§ Provided data:
* BEGIN *
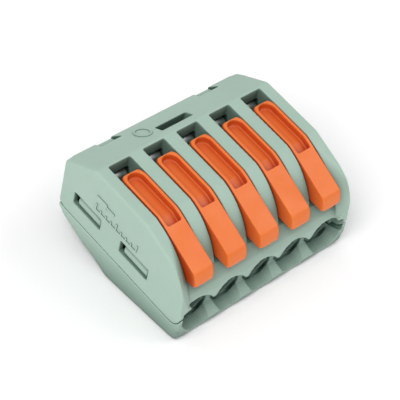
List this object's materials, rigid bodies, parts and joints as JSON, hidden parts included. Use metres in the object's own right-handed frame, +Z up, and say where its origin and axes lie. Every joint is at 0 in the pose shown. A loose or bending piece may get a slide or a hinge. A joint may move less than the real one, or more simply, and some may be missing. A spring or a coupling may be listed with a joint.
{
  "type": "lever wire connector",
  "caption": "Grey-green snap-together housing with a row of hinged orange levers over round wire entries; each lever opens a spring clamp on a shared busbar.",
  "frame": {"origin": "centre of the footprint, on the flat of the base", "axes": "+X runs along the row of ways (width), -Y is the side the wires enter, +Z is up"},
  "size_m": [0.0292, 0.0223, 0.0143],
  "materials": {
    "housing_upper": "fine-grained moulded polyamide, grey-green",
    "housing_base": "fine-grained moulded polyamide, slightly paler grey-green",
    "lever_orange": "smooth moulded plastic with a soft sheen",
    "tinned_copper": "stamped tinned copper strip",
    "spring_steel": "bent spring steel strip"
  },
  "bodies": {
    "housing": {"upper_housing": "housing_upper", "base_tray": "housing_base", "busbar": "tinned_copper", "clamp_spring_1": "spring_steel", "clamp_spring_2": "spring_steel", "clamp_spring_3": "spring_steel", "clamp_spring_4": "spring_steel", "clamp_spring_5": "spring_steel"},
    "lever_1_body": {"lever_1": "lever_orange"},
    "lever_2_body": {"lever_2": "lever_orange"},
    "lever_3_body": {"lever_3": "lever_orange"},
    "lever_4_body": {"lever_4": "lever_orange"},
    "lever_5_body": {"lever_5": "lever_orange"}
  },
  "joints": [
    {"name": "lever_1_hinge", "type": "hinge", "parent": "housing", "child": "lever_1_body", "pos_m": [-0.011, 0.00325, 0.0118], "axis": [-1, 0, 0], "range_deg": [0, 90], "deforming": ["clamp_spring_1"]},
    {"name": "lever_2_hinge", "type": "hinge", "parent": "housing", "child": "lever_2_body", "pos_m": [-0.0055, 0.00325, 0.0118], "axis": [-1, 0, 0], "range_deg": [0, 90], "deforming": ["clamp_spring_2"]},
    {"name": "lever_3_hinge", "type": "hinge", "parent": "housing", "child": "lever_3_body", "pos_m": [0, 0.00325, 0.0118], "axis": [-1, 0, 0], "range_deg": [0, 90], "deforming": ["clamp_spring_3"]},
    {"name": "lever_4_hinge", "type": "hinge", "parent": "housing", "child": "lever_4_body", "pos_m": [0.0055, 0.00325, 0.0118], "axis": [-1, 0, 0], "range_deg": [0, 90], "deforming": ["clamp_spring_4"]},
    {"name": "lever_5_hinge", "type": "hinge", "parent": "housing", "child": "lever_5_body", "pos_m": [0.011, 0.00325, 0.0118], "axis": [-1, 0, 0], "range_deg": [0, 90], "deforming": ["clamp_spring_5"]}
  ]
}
* END *
§ Do this:
Check each line above for the string "origin", then copy the ones that have it.

§ Response for this exercise:
List this object's materials, rigid bodies, parts and joints as JSON, hidden parts included. Use metres in the object's own right-handed frame, +Z up, and say where its origin and axes lie. Every joint is at 0 in the pose shown. A loose or bending piece may get a slide or a hinge. A joint may move less than the real one, or more simply, and some may be missing. A spring or a coupling may be listed with a joint.
  "frame": {"origin": "centre of the footprint, on the flat of the base", "axes": "+X runs along the row of ways (width), -Y is the side the wires enter, +Z is up"},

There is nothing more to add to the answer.